The second portion were isolated repositories which were just omitted:
- backbeat and breakbeat - Lifecycle services, opensource, but at first glance the implementation is a bit strange (relies on reading mongo oplog through kafka connect) so it seems we don’t want it.
- s3utils - mostly consists of things related to replication and closed-source Scality services (the same sproxyd, etc.).
The third portion contains necessary or mostly necessary libraries:
- arsenal - really it’s a part of zenko cloudserver, just extracted into a separate library.
- eslint-config-scality - just a eslint config.
- node-fcntl - this is not actually fcntl at all, it’s posix_fadvise for node.js.
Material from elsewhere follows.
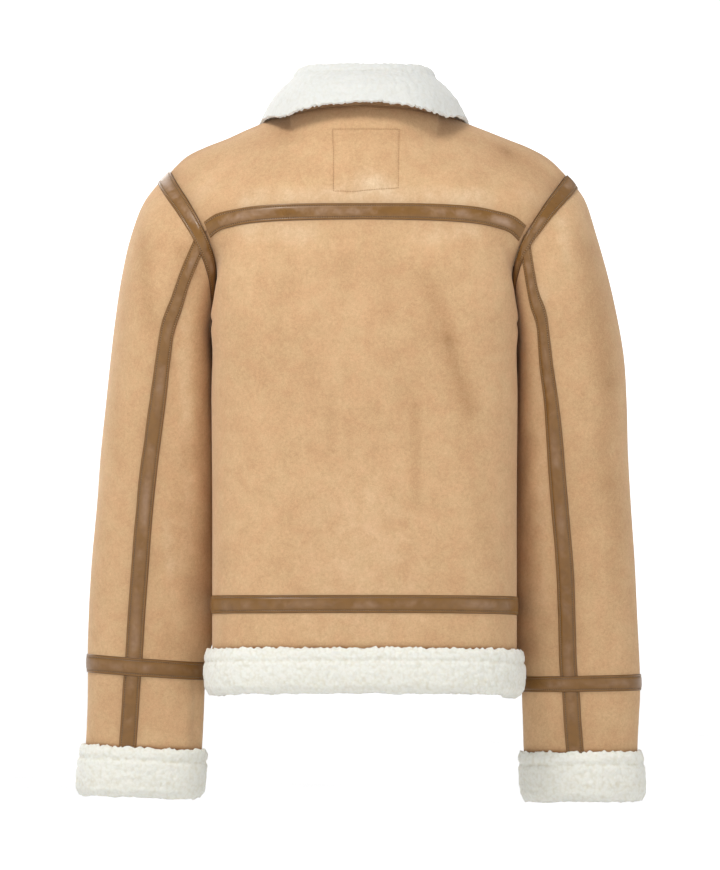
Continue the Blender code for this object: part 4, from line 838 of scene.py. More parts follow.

- httpagent is Scality’s wrapper over the standard HTTP client.
- scubaclient - a client for the bucket quota/counter service SCUBA (AQUALUNG?.. Scality Consumption Utilization and Billing API). Its stub is used to run tests so it can be left in place. Also who knows, maybe we’d also want a separate bucket counter service in the future…
- utapi - utilization API, a library for collecting metrics - maybe it’s slightly overcomplicated and maybe a simple prometheus exporter could suffice, but Scality decided to do it this way.
- werelogs - logging library/wrapper.
All of these libraries could be cut out too, and arsenal could be merged into the main cloudserver repository. But it’s left in place more or less as is for the ease of subsequent merges with upstream versions, which, apparently, are coded by authors in real time.
Also there’s Orbit, a web interface for Zenko, but it goes beyond the scope of this article.